The lost interview
STEVE EARLE TALKIN' 'TRANSCENDENTAL BLUES' Hardcore troubador, country outlaw, maverick talent, wild man of Rock...trying to pin Steve Earle down is not easy. The moment you have him nailed he's gone, off down some new creative avenue to turn all your preconceptions around, such is the essence of Earle's rebel spirit. It is also the key to why he has emerged, over the last two decades, to become one of the U.S.A.'s most talented songwriters and compelling performers.
Such labels do, however, capture the restless nature of Earle's creativity: he's not a man to stand around basking in former glories.
Whatever he focuses on he brings a keen and vital edge to the process that makes creative sparks fly. Sure he ruffles feathers, but you can bet they're feathers that needed plucking anyways - witness his spat with Del McCoury over Earle's use of profanities on stage when they toured together. Goddammit Del, he wore a suit for you - what more did you want!
With '94's career and life-threatening, drug-fuelled journey to the abyss now firmly behind him, Earle has just released a universally acclaimed 'career best' album - 'Transcendental Blues' - which more than underlines his total rehabilitation.
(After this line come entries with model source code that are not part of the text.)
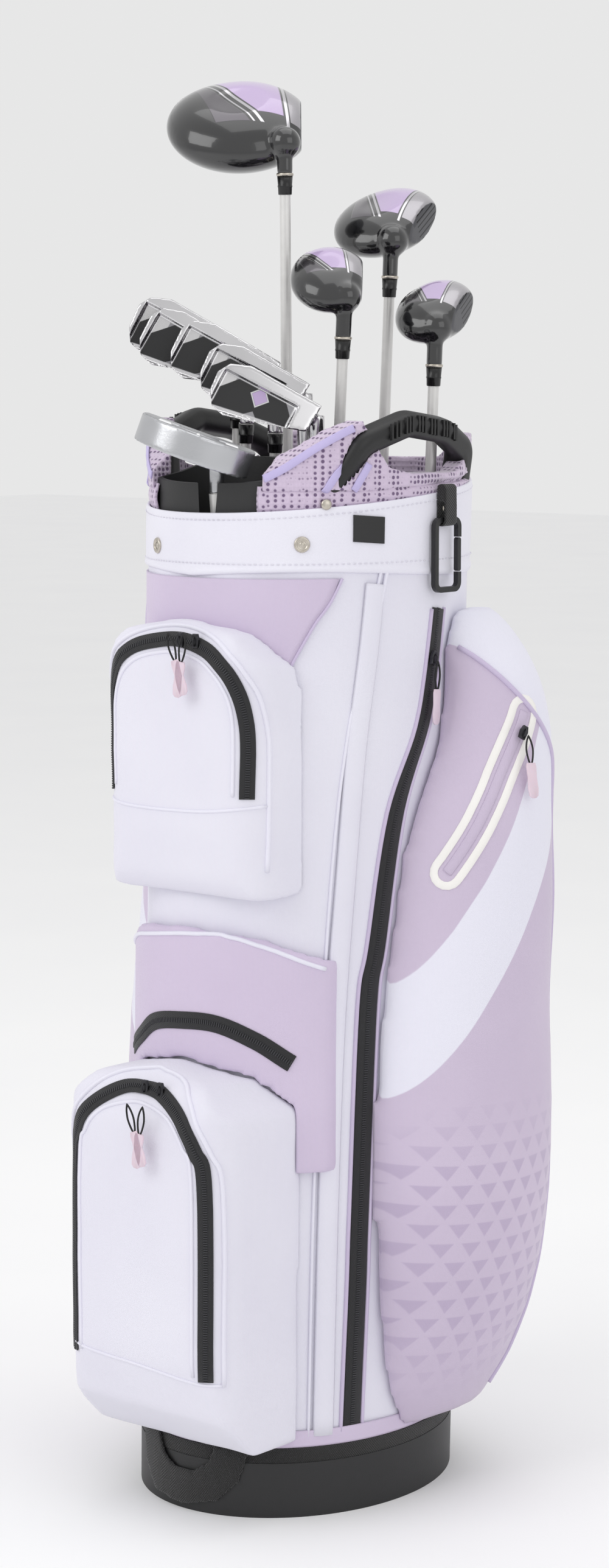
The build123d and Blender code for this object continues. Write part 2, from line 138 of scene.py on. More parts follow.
class Finish:
    """A material on one Principled shader; uniform values are set on its own sockets."""

    def __init__(self, name, **uniform):
        self.material = bpy.data.materials.new(name)
        self.material.use_nodes = True
        self.tree = self.material.node_tree
        self.shader = self.tree.nodes["Principled BSDF"]
        for socket, value in uniform.items():
            self.shader.inputs[socket.replace("_", " ")].default_value = value
        place = self.node("TexCoord", out="Object")
        self.place = place
        split = self.tree.nodes.new("ShaderNodeSeparateXYZ")
        join(self.tree, split.inputs[0], place)
        self.x, self.y, self.z = (Wire(self.tree, socket) for socket in split.outputs)

    def node(self, kind, settings=None, out=0, **inputs):
        """Any other node: its type, its settings first, then its sockets."""
        made = self.tree.nodes.new("ShaderNode" + kind)
        for name, value in (settings or {}).items():
            if name == "stops":
                ramp = made.color_ramp
                while len(ramp.elements) < len(value):
                    ramp.elements.new(0.5)
                for element, (at, colour) in zip(ramp.elements, value):
                    element.position = at
                    element.color = colour
            else:
                setattr(made, name, value)
        for name, value in inputs.items():
            join(self.tree, made.inputs[name.replace("_", " ")], value)
        return Wire(self.tree, made.outputs[out])

    def speckle(self, scale, detail=2.0):
        return self.node("TexNoise", Vector=self.place, Scale=scale, Detail=detail)

    def mix(self, mask, low, high):
        made = self.tree.nodes.new("ShaderNodeMix")
        made.data_type = "RGBA"
        for index, value in ((0, mask), (6, low), (7, high)):
            join(self.tree, made.inputs[index], value)
        return Wire(self.tree, made.outputs[2])

    def feed(self, **wires):
        for socket, wire in wires.items():
            join(self.tree, self.shader.inputs[socket.replace("_", " ")], wire)
        return self

    def bump(self, height, distance, strength=1.0):
        return self.feed(Normal=self.node("Bump", Height=height, Distance=distance, Strength=strength))


# Studio: a wide pale floor that meets a pale sky, with a broad key light from the front left, a
# fill from the right and a soft top light.
floor_finish = Finish("studio_paper", Roughness=0.9)
floor_finish.feed(Base_Color=floor_finish.mix(floor_finish.speckle(3.0), srgb(247, 247, 248),
                                              srgb(252, 252, 252)))
FLOOR = 14
floor_mesh = bpy.data.meshes.new("studio_floor")
floor_mesh.from_pydata([(-FLOOR, -FLOOR, 0), (FLOOR, -FLOOR, 0), (FLOOR, FLOOR, 0), (-FLOOR, FLOOR, 0)], [],
                       [(0, 1, 2, 3)])
floor = bpy.data.objects.new("studio_floor", floor_mesh)
floor_mesh.materials.append(floor_finish.material)
bpy.context.scene.collection.objects.link(floor)
world = bpy.data.worlds.new("studio")
bpy.context.scene.world = world
world.use_nodes = True
world.node_tree.nodes["Background"].inputs[0].default_value = (1, 1, 1, 1)
world.node_tree.nodes["Background"].inputs[1].default_value = 0.80
LIT = Vector((0, 0, 0.6))
for name, place, size, power in (("key", (-0.9, -3.0, 2.6), 2.2, 30), ("fill", (3.0, -0.6, 1.8), 2.0, 9),
                                 ("top", (0.2, 0.3, 3.4), 2.4, 16)):
    lamp = bpy.data.lights.new(name, "AREA")
    lamp.size = size
    lamp.energy = power
    light = bpy.data.objects.new(name, lamp)
    light.location = place
    light.rotation_euler = (LIT - Vector(place)).to_track_quat("-Z", "Y").to_euler()
    bpy.context.scene.collection.objects.link(light)

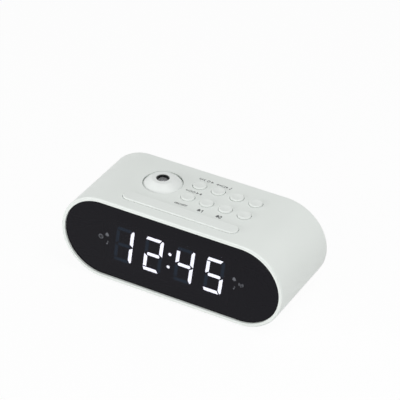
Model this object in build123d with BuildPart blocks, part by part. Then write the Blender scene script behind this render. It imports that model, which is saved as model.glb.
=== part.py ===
"""Projection alarm clock: a stadium-shaped tube with a smoked display window in front, keys, a snooze
bar and an eyeball projector in its top deck, and a screwed-on back and base.

Millimetres. X runs to the right as seen from the front, Y from front to back, and Z up. The origin is
under the middle of the case, on the surface that the feet stand on.
"""

import math
import os

from build123d import *

# ---------------------------------------------------------------- case
case_width = 178.0
case_height = 67.0
wall = 2.4
rim_width = 2.7
rim_round = 1.0
back_round = 1.2
cover_thickness = 2.2
cover_inset = 0.8
cover_fit = 0.2
foot_standoff = 1.5

# ---------------------------------------------------------------- window and display
window_recess = 1.3
window_thickness = 2.0
window_fit = 0.12
window_round = 0.4
carrier_thickness = 1.6
ledge_width = 2.0
ledge_thickness = 2.0
block_gap = 0.2
block_depth = 8.0
block_margin_x = 3.5
block_margin_z = 3.8
block_corner = 2.0
digit_height = 29.4
digit_width = 14.2
digit_slant = 6.6
digit_pitch = 23.9
colon_pitch = 25.0
colon_dot_radius = 1.2
colon_spread = 11.1
colon_shift = 0.4
display_shift = -2.1
display_drop = 1.2
segment_width = 2.6
segment_gap = 1.0
segment_end_cut = 1.0
segment_joint_reach = 1.9
segment_joint_run = 1.5
segment_blunt = 0.8
segment_depth = 0.8
segment_fit = 0.04
board_thickness = 1.6
display_board_margin = 4.0
display_board_edge = 2.5
display_post_x = 66.0
display_post_z = 13.0

# ---------------------------------------------------------------- eyeball projector
projector_x = -29.5
ball_radius = 18.5
ball_sink = 12.9
ball_rise = 3.85
ball_wall = 2.2
ball_crown = 2.0
ball_flat_round = 0.7
ball_gap = 0.4
ball_split = 3.0
ball_bottom = 13.0
well_lip = 1.1
skirt_wall = 1.0
trunnion_radius = 1.5
trunnion_length = 1.9
trunnion_fit = 0.06
yoke_wall = 2.4
yoke_height = 6.0
turn_gap = 0.3
socket_wall = 2.0
socket_floor = 1.6
lug_thickness = 2.0
lug_angles = (50, 138, 222)
spigot_height = 1.5
spigot_wall = 1.1
spigot_fit = 0.08
barrel_radius = 4.85
barrel_bore = 3.7
barrel_fit = 0.05
barrel_recess = 0.5
barrel_length = 19.5
barrel_foot_radius = 6.6
barrel_foot_height = 1.2
collar_wall = 1.4
collar_length = 5.0
lens_radius = 4.1
lens_edge = 0.9
lens_bulge = 0.9
lens_recess = 1.2
slide_size = 9.6
slide_thickness = 1.6
lamp_board_radius = 11.6
lamp_board_height = 9.0
lamp_radius = 1.9
lamp_height = 1.0
lead_hole_radius = 3.0
display_room = 5.0
socket_back_room = 1.7

# ---------------------------------------------------------------- keys and snooze bar
key_radius = 5.0
key_crown = 1.1
key_round = 0.8
key_dish_radius = 3.5
key_dish_depth = 0.3
key_gap = 0.3
key_flange_lip = 0.5
key_flange_thickness = 0.9
key_seat = 0.05
key_stem_radius = 1.5
key_travel = 0.5
key_pitch = 15.0
key_row_pitch = 17.1
key_rows_shift = 0.85
key_clear_of_well = 10.1
key_columns = 4
snooze_length = 91.3
snooze_width = 10.2
snooze_crown = 1.0
snooze_round = 0.8
snooze_from_front = 14.5
snooze_switch_x = 24.0
snooze_travel = 0.5
switch_size = 6.0
switch_body_height = 2.5
switch_plunger_radius = 1.7
switch_plunger_height = 0.6
key_board_thickness = 1.2
key_board_edge = 3.0
key_board_gap = 0.8

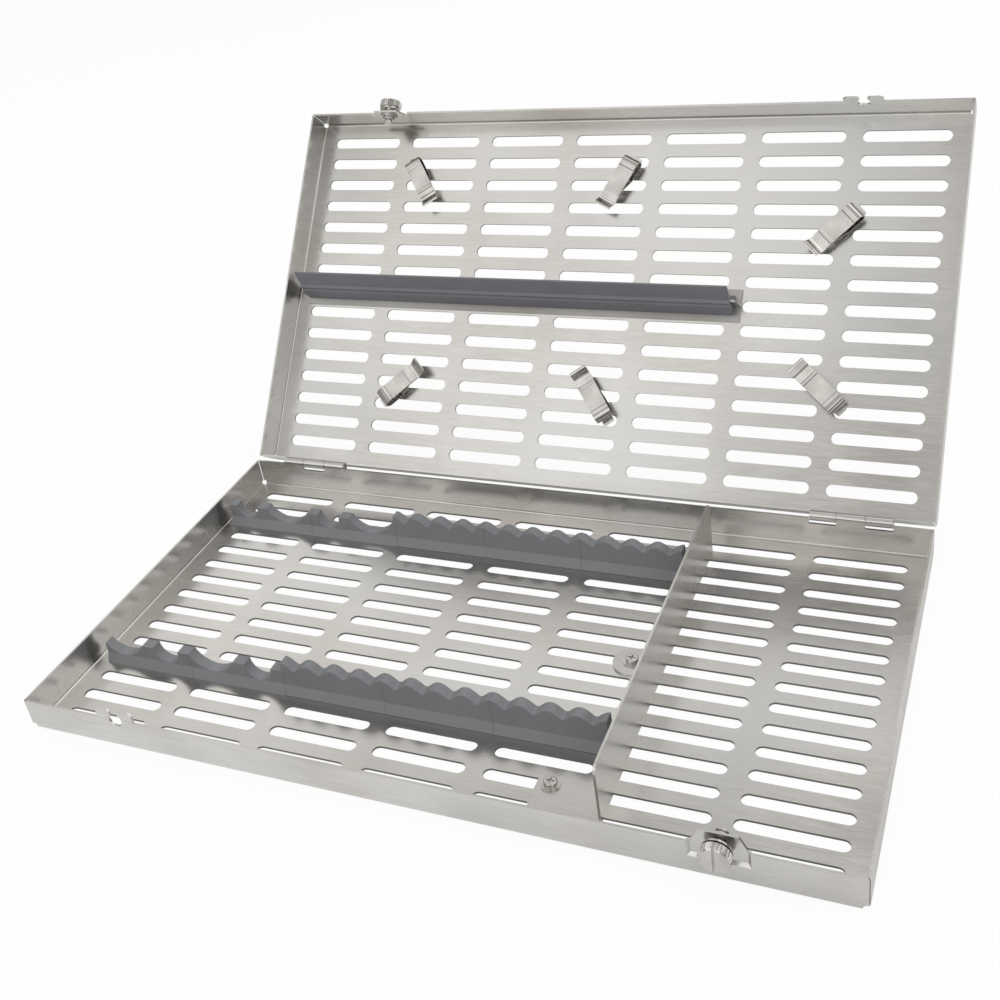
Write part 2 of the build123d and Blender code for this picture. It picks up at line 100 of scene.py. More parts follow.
# %% A value in a formula
class Shade:
    """A socket's value in a formula."""

    def __init__(self, tree, socket):
        self.tree = tree
        self.socket = socket

    def maths(self, operation, *values):
        """Add one Math node."""
        return self.tree.node("ShaderNodeMath", {"operation": operation}, dict(enumerate(values)))

    def __add__(self, other):
        return self.maths("ADD", self, other)

    def __sub__(self, other):
        return self.maths("SUBTRACT", self, other)

    def __rsub__(self, other):
        return self.maths("SUBTRACT", other, self)

    def __mul__(self, other):
        return self.maths("MULTIPLY", self, other)

    def __abs__(self):
        return self.maths("ABSOLUTE", self)

    def above(self, limit, soft=0.0001):
        """1 where the value is above a limit and 0 below it, with a soft step."""
        sockets = {"Value": self, "From Min": limit - soft, "From Max": limit + soft}
        return self.tree.node("ShaderNodeMapRange", {}, sockets)

    def at_least(self, other):
        """The larger of two values."""
        return self.maths("MAXIMUM", self, other)

    def root(self):
        return self.maths("SQRT", self)

    def sine(self):
        return self.maths("SINE", self)

    def swing(self, share):
        """A share of the value's swing about its middle, for a value from 0 to 1."""
        return (self - 0.5) * share

    __radd__ = __add__
    __rmul__ = __mul__


print("formulas ready")

# %% A node tree
# a Mix node has sockets for several kinds of data, and these are the numbers of its colours
mix_first = 6
mix_second = 7
mix_result = 2


class Tree:
    """A node tree that is written as formulas."""

    def __init__(self, tree):
        self.tree = tree

    def node(self, kind, settings=None, sockets=None, output=0):
        """Add a node: its settings first, then the values or links of its sockets."""
        made = self.tree.nodes.new(kind)
        for key, value in (settings or {}).items():
            setattr(made, key, value)
        for key, value in (sockets or {}).items():
            self.plug(made.inputs[key], value)
        return Shade(self, made.outputs[output])

    def plug(self, socket, value):
        """Link a formula to a socket, or set the socket to a plain value."""
        if isinstance(value, Shade):
            self.tree.links.new(value.socket, socket)
        else:
            socket.default_value = value

    def place(self):
        """The point on the object, in metres, as x, y and z."""
        return self.node("ShaderNodeTexCoord", output="Object")

    def split(self, place):
        """The x, y and z of a point."""
        parts = self.node("ShaderNodeSeparateXYZ", {}, {0: place}).socket.node
        return [Shade(self, output) for output in parts.outputs]

    def stretched(self, place, scale):
        """Coordinates stretched so that a texture has a grain."""
        return self.node("ShaderNodeVectorMath", {"operation": "MULTIPLY"}, {0: place, 1: scale})

    def noise(self, place, scale=1.0, detail=2.0, roughness=0.5):
        """Smooth noise from 0 to 1, with this many features in a metre."""
        sockets = {"Vector": place, "Scale": scale, "Detail": detail, "Roughness": roughness}
        return self.node("ShaderNodeTexNoise", {}, sockets)

    def mix(self, amount, first, second):
        """A colour between two, by an amount from 0 to 1."""
        sockets = {0: amount, mix_first: first, mix_second: second}
        return self.node("ShaderNodeMix", {"data_type": "RGBA"}, sockets, mix_result)

    def ray(self, kind):
        """1 for one kind of ray, such as the camera's own."""
        return self.node("ShaderNodeLightPath", output=f"Is {kind} Ray")


print("node tree ready")


# %% A material
class Finish(Tree):
    """One material with a Principled shader."""

    def __init__(self, name, **constants):
        self.material = bpy.data.materials.new(name)
        self.material.use_nodes = True
        super().__init__(self.material.node_tree)
        self.shader = self.tree.nodes["Principled BSDF"]
        for socket, value in constants.items():
            self.shader.inputs[socket.replace("_", " ")].default_value = value

    def feed(self, socket, value):
        """Link a formula to one of the shader's own sockets."""
        self.plug(self.shader.inputs[socket], value)

    def bump(self, height, depth):
        """Link a height from 0 to 1 to the normal, as a relief of a given depth in metres."""
        sockets = {"Strength": 1.0, "Distance": depth, "Height": height}
        self.feed("Normal", self.node("ShaderNodeBump", {}, sockets))


print("materials ready")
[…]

That it's the fifth ' career best' album in so many years makes his comeback even more astonishing. clearly Earle is on an artistic adrenalin rush of creativity/productivity that shows no sign of peaking - indeed, he actually seems to be gathering momentum!
'It's logical to me, I don't have to wake up in the morning and find several hundred dollars worth of dope, and so I feel like I have boundless energy.' Catching him in between the imminent release of 'Transcendental Blues' and heading out on tour, Earle was in great good spirit and eager to talk (at the time of this interview in Autumn 1999). 'Things are going so good I'm beginning to get suspicious. I'm happier and in better health than I've ever been. Business-wise things are going really well and artistically I'm able to make records however I want...thanks for which goes to Danny Goldberg (Head of Artemis Records).'
'Transcendental Blues' is another journey of exploration for Earle and another step away from country - but not a total desertion. It boasts a great sound - especially in its rockier moments which carry echoes of, and references to, The Beatles - and it sees Earle breaking new ground as a lyricist. 'I wanted the album to be a 'big' record in scope because I didn't want to feel compelled to make another record for twelve months if I didn't want to, because there was some other stuff I wanted to do.' Earle's emphasis on 'Transcendental Blues' being a 'big' record is absolutely spot-on.
The sound, level of performance and diversity of styles give it a scope and internal dynamic few other artists can achieve. The album encompasses bluegrass, Celtic music, country blues, Stonesy r'n'b, pumping rock, and heartache balladry - all held together with liberal sprinklings of Beatle-dust. 'I made a conscious decision to give myself a lot of room as far as different kinds of music was concerned.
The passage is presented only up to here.